More than three years after Russia’s full-scale invasion of Ukraine and its ensuing economic war with the West, the Kremlin is finally starting to feel the fiscal pinch. Yesterday, Economy Minister Maxim Reshetnikov acknowledged that the country is “on the brink of a recession”.
These comments belie an ongoing conflict within the Kremlin. Earlier this month, Reshetnikov called for a lowering of the central bank interest rate to counter the trend. Central bank governor Elvira Nabiullina, whose steady management has long made her key to Russia’s war machine, has sought to maintain high rates to counter inflation that has persistently run at an annualised rate of 10% this year — far above the target of 4%. True consumer inflation is even higher, with the Kremlin managing the headline statistics through a series of changes to its consumer price index in recent years.
By weaponising energy supplies following the 2022 invasion, Russia sent global oil and gas prices skyrocketing, while keeping wartime inflation in check. Yet the Kremlin’s coffers have increasingly been squeezed by the cut-off of gas sales to Europe, and Gazprom’s output has gone from being a major profit centre to a source of substantial losses.
This has compounded the problems presented by Vladimir Putin’s expanding defence budgets, not to mention growing labour shortages in the wartime economy. Contracted soldiers are paid well by Russian standards and the country’s banks have been reoriented towards financing the conflict, putting a more positive spin on the state’s balance sheet.
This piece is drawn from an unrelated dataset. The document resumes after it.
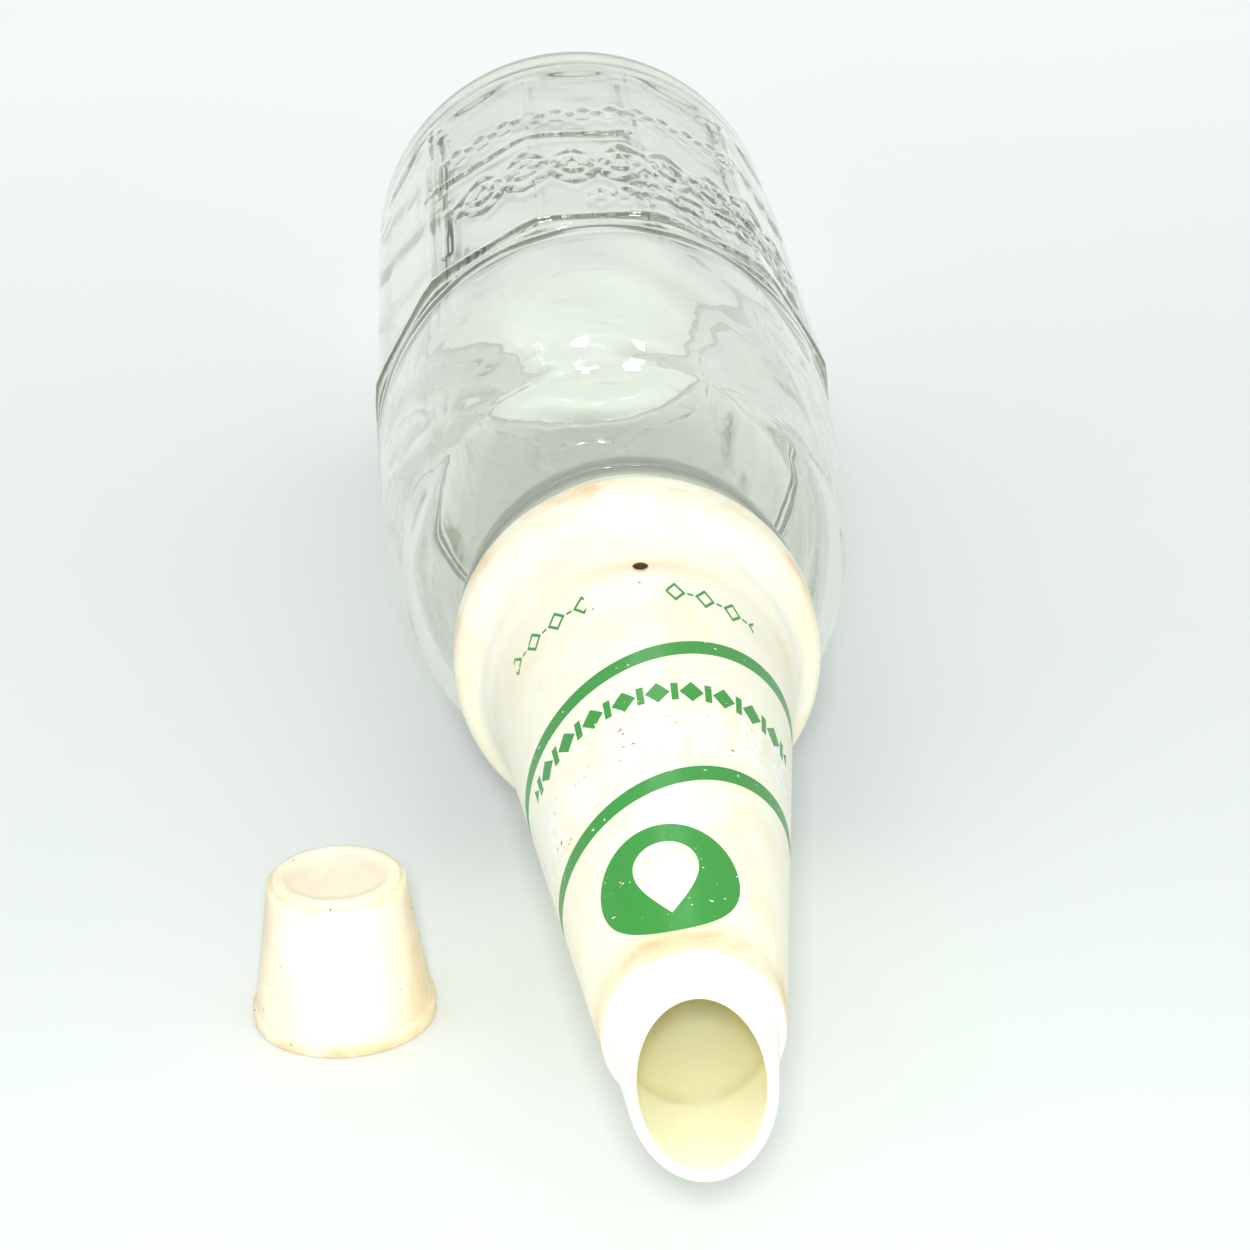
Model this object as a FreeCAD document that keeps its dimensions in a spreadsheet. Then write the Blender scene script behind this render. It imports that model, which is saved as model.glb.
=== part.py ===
import FreeCAD, Part
import math
import os
import Sketcher
from FreeCAD import Vector

# A quart oil bottle of moulded glass that lies on its side, with its screw-on plastic pourer in place
# and the pourer's push-on cap standing beside it. Millimetres. Every sub-part but the cap is drawn round
# the bottle's axis, which is Y, from the glass mouth at Y = 0: glass towards +Y and pourer towards -Y.

DIMENSIONS = {
    # glass, along the axis from the mouth
    "bead_start": 19.5, "bead_end": 25.0, "dome_start": 29.0, "dome_joint": 46.5, "ring_start": 118.5,
    "facet_start": 122.5, "facet_end": 226.5, "heel_start": 247.5, "base_end": 256.5,
    # glass, out from the axis
    "ring_radius": 45.4, "ridge_radius": 46.5, "joint_radius": 39.8, "dome_foot": 28.6,
    "neck_radius": 23.6, "thread_crest": 24.9, "mouth_radius": 19.5, "facet_count": 12,
    "dome_arc": 466.0, "collar_arc": 27.9, "base_ring": 34.0, "push_up": 5.0, "push_up_arc": 118.0,
    "bead_arc": 3.0, "lip_round": 1.2, "throat_arc": 16.0, "facet_tool_half": 16.0, "facet_tool_proud": 5.0,
    # glass wall
    "wall": 3.8, "floor_thickness": 8.0, "inner_corner": 9.0,
    "inner_joint_y": 48.5, "inner_joint": 36.1, "inner_foot_y": 33.0, "inner_foot": 25.4,
    # thread
    "pitch": 5.0, "ridge_width": 2.2, "ridge_crest": 1.1, "thread_sink": 0.3,
    "neck_thread_start": 3.5, "neck_thread_rise": 8.0, "skirt_thread_rise": 10.0,
    # pourer
    "skirt_edge": 15.5, "skirt_top": 8.5, "skirt_radius": 31.2, "skirt_round": 1.6, "flare_y": 1.5,
    "flare_radius": 28.6, "flare_arc": 19.7, "crown_arc": 10.7, "cone_top": 9.5, "cone_radius": 24.7,
    "skirt_bore": 25.6, "skirt_crest": 24.4, "pourer_wall": 2.2, "tip_wall": 1.6,
    "seat_y": 118.5, "seat_radius": 12.6, "seat_step": 0.7, "nose_y": 145.0, "nose_radius": 8.9,
    "cut_high": 126.5, "cut_low": 141.5, "cut_reach": 20.0, "cut_width": 60.0, "lip_end": 141.0,
    "vent_radius": 1.1,
    # sealing washer
    "washer_thickness": 2.0, "washer_outer": 24.0, "washer_inner": 20.4,
    # cap, standing rim down
    "cap_height": 25.7, "cap_rim": 15.1, "cap_collar": 3.2, "cap_step": 0.5, "cap_crown": 11.3,
    "cap_round": 0.8, "cap_bore": 12.3, "cap_bore_top": 9.9, "cap_roof": 1.7,
    "cap_away": 51.8, "cap_back": 26.8,
}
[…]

Although Russia is now battling inflation, in recent months pressure has grown on Nabiullina to instead prioritise boosting growth. This effort has borne some success: the central bank decreased its base rate from 21% to 20% this month. Other Putin allies are now insisting that she go further, dropping the rate to below 15%, in order to maintain popular support as the war’s costs become harder to ignore.
The reality is that, while Russia is frequently dubbed the “most sanctioned country in the world”, its ultimate economic trajectory remains dependent on its global linkages. Gas profits may have evaporated, but the Kremlin’s global oil supplies continue to fuel its war machine, with 2024 export volumes above their pre-war level. The country is economically vulnerable, but a crisis is unlikely without a change in approach to sanctions.
So far, Western leaders have sought to target the price at which Russia sells its oil, rather than volumes. The key instrument for doing so is known as the G7+ Oil Price Cap, which bars companies using Western financial systems from involvement in transactions where Russian crude is sold above $60 per barrel.
However, this cap has largely failed, with China and India either ignoring or evading it. Meanwhile, Donald Trump has created doubt over US willingness to police Russian sanctions as tightly as under the previous administration. Europe and the UK have picked up the slack by sanctioning Russian “shadow fleet” vessels involved in evading the cap, but these measures have not yet had a demonstrable chilling effect.
Brussels officials last week proposed lowering the price cap to $45 a barrel, but that plan was put on hold shortly afterwards in the wake of oil price spikes caused by Israel’s attack on Iran. That same spike has also given Russia a potential get-out-of-jail-free card for its latest crisis.
If the West were serious about holding Putin to account and supporting Ukraine, it would switch from a policy of limiting Russian oil revenues to one of limiting the volumes of these sales. The problem with this, however, is that it would help sustain higher prices and therefore economic pain for Europe.
The economic war is, much like the battlefield in Ukraine, increasingly one of attrition. Such conflicts are won by the side willing to take more damage to achieve their aims. Russia may be on the brink of recession, but to capitalise on this the West must be willing to take a hit of its own.